Task directions: Give the data below again, word for word.

Data segment:
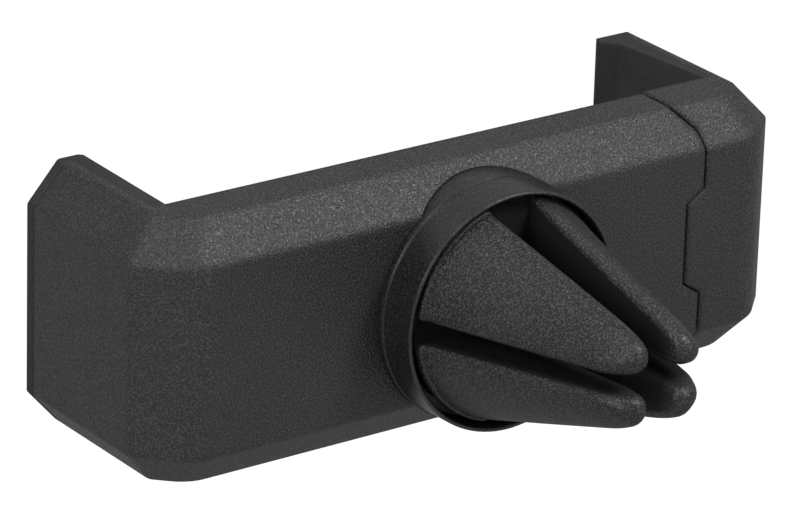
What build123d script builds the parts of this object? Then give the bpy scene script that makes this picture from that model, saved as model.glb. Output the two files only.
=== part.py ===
from build123d import *
from math import atan2, cos, pi, radians, sin, sqrt, tan
import os

# Phone holder for a car's air vent: a sprung two-jaw cradle on a ball-jointed vent clip.
# Millimetres. X runs along the jaw's slide, the phone lies towards +Y, the vent towards -Y.
# The origin is the centre of the swivel ball, in the plane of the cradle's back face.

# Cradle, outside
half_width = 33.25        # middle to the outer side of either arm, jaw closed
body_height = 24.0        # along Z
body_depth = 6.7          # back face to the face of the cover
arm_reach = 19.95         # back face to the tips of the arms
bevel_in = 3.0            # bevel round the outer edges, measured across
bevel_down = 3.4          # the same bevel, measured down
left_corner_cut = 4.2     # 45 degree corner in plan, fixed arm side
right_corner_cut = 3.6    # 45 degree corner in plan, sliding jaw side
back_corner_round = 4.0   # rounding where a corner meets the back
side_corner_round = 0.9   # rounding where a corner meets a side
edge_round = 0.5          # rounding along the bevel's long edges

# Walls and inner gaps
wall = 1.5
ledge_inset = 0.9         # how far the slide's ledges stand in from the wall
rim_wall = 0.95           # rim round the front cover
plate_thickness = 1.1     # sliding plate
cover_thickness = 1.2
cover_gap = 0.25          # between the sliding plate and the cover
slide_gap = 0.15          # running gap behind the plate and on its edges
fit_gap = 0.1             # gap round a part that is fixed in a pocket

# Parting line between housing and sliding jaw, seen from the back
seam_from_side = 9.6      # jaw's outer side to the straight part
seam_lean = 2.15          # how far it leans in at the top and bottom
seam_bend_up = 1.15       # edge of the bevel to where it starts to lean
seam_bend_round = 1.5
tongue_length = 1.8       # how far the jaw's tongue reaches into the housing
tongue_half_height = 3.75
tongue_slope = 1.2        # height of the slanted flank
seam_gap = 0.18
seam_lip = 0.2            # rounding of both lips

# Jaw travel
travel_reserve = 11.0     # plate that is left beside the stop slots
stop_gap = 0.2            # spare length of the stop slots

# Grip pads on the arms
arm_wall = 3.95           # hard part of the fixed arm, across
jaw_arm_wall = 3.9        # hard part of the jaw's arm, across
pad_cap = 1.0             # thickness of the pad over the tip of an arm
left_pad_root = 1.15
left_pad_tip = 1.4
right_pad_root = 0.6
right_pad_tip = 1.8
right_pad_lip = 1.25      # small hook that keeps the phone in
lip_start = 2.3           # from the tip back to where the hook begins
pad_tip_round = 0.35
pad_groove = 0.14         # fine groove between arm and pad

# Phone rest on the cover
rest_proud = 0.35         # how far the rest stands above the cover
rest_sunk = 0.5
rest_from_side = 10.65    # fixed arm's outer side to the rest
rest_from_seam = 9.45
rest_margin = 2.55        # edge of the cover to the rest, top and bottom
rest_corner = 2.0
rest_groove_pitch = 4.0
rest_groove_width = 0.7
rest_groove_count = 4

# Socket collar on the back
collar_foot_r = 11.02
collar_foot_height = 0.65
collar_base_r = 10.92
collar_rim_r = 10.8
collar_height = 4.3
collar_bore_r = 10.42
collar_rim_round = 0.15
collar_floor = 1.2
socket_boss_r = 5.0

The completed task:
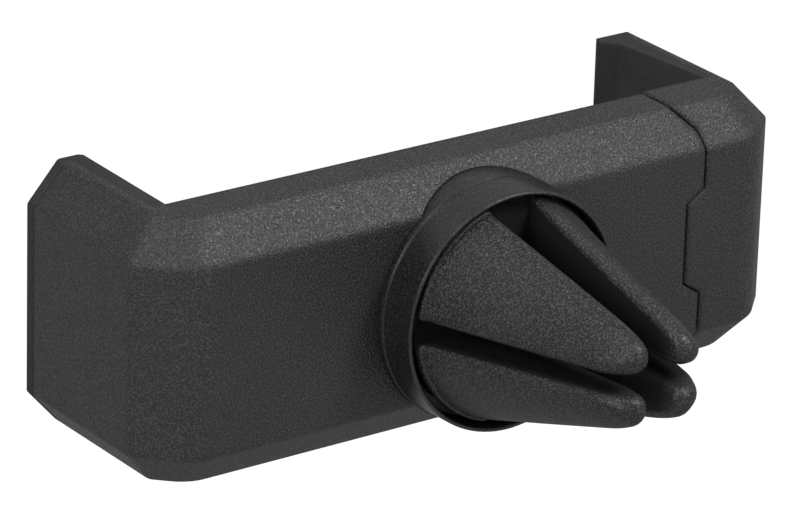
What build123d script builds the parts of this object? Then give the bpy scene script that makes this picture from that model, saved as model.glb. Output the two files only.
=== part.py ===
from build123d import *
from math import atan2, cos, pi, radians, sin, sqrt, tan
import os

# Phone holder for a car's air vent: a sprung two-jaw cradle on a ball-jointed vent clip.
# Millimetres. X runs along the jaw's slide, the phone lies towards +Y, the vent towards -Y.
# The origin is the centre of the swivel ball, in the plane of the cradle's back face.

# Cradle, outside
half_width = 33.25        # middle to the outer side of either arm, jaw closed
body_height = 24.0        # along Z
body_depth = 6.7          # back face to the face of the cover
arm_reach = 19.95         # back face to the tips of the arms
bevel_in = 3.0            # bevel round the outer edges, measured across
bevel_down = 3.4          # the same bevel, measured down
left_corner_cut = 4.2     # 45 degree corner in plan, fixed arm side
right_corner_cut = 3.6    # 45 degree corner in plan, sliding jaw side
back_corner_round = 4.0   # rounding where a corner meets the back
side_corner_round = 0.9   # rounding where a corner meets a side
edge_round = 0.5          # rounding along the bevel's long edges

# Walls and inner gaps
wall = 1.5
ledge_inset = 0.9         # how far the slide's ledges stand in from the wall
rim_wall = 0.95           # rim round the front cover
plate_thickness = 1.1     # sliding plate
cover_thickness = 1.2
cover_gap = 0.25          # between the sliding plate and the cover
slide_gap = 0.15          # running gap behind the plate and on its edges
fit_gap = 0.1             # gap round a part that is fixed in a pocket

# Parting line between housing and sliding jaw, seen from the back
seam_from_side = 9.6      # jaw's outer side to the straight part
seam_lean = 2.15          # how far it leans in at the top and bottom
seam_bend_up = 1.15       # edge of the bevel to where it starts to lean
seam_bend_round = 1.5
tongue_length = 1.8       # how far the jaw's tongue reaches into the housing
tongue_half_height = 3.75
tongue_slope = 1.2        # height of the slanted flank
seam_gap = 0.18
seam_lip = 0.2            # rounding of both lips

# Jaw travel
travel_reserve = 11.0     # plate that is left beside the stop slots
stop_gap = 0.2            # spare length of the stop slots

# Grip pads on the arms
arm_wall = 3.95           # hard part of the fixed arm, across
jaw_arm_wall = 3.9        # hard part of the jaw's arm, across
pad_cap = 1.0             # thickness of the pad over the tip of an arm
left_pad_root = 1.15
left_pad_tip = 1.4
right_pad_root = 0.6
right_pad_tip = 1.8
right_pad_lip = 1.25      # small hook that keeps the phone in
lip_start = 2.3           # from the tip back to where the hook begins
pad_tip_round = 0.35
pad_groove = 0.14         # fine groove between arm and pad

# Phone rest on the cover
rest_proud = 0.35         # how far the rest stands above the cover
rest_sunk = 0.5
rest_from_side = 10.65    # fixed arm's outer side to the rest
rest_from_seam = 9.45
rest_margin = 2.55        # edge of the cover to the rest, top and bottom
rest_corner = 2.0
rest_groove_pitch = 4.0
rest_groove_width = 0.7
rest_groove_count = 4

# Socket collar on the back
collar_foot_r = 11.02
collar_foot_height = 0.65
collar_base_r = 10.92
collar_rim_r = 10.8
collar_height = 4.3
collar_bore_r = 10.42
collar_rim_round = 0.15
collar_floor = 1.2
socket_boss_r = 5.0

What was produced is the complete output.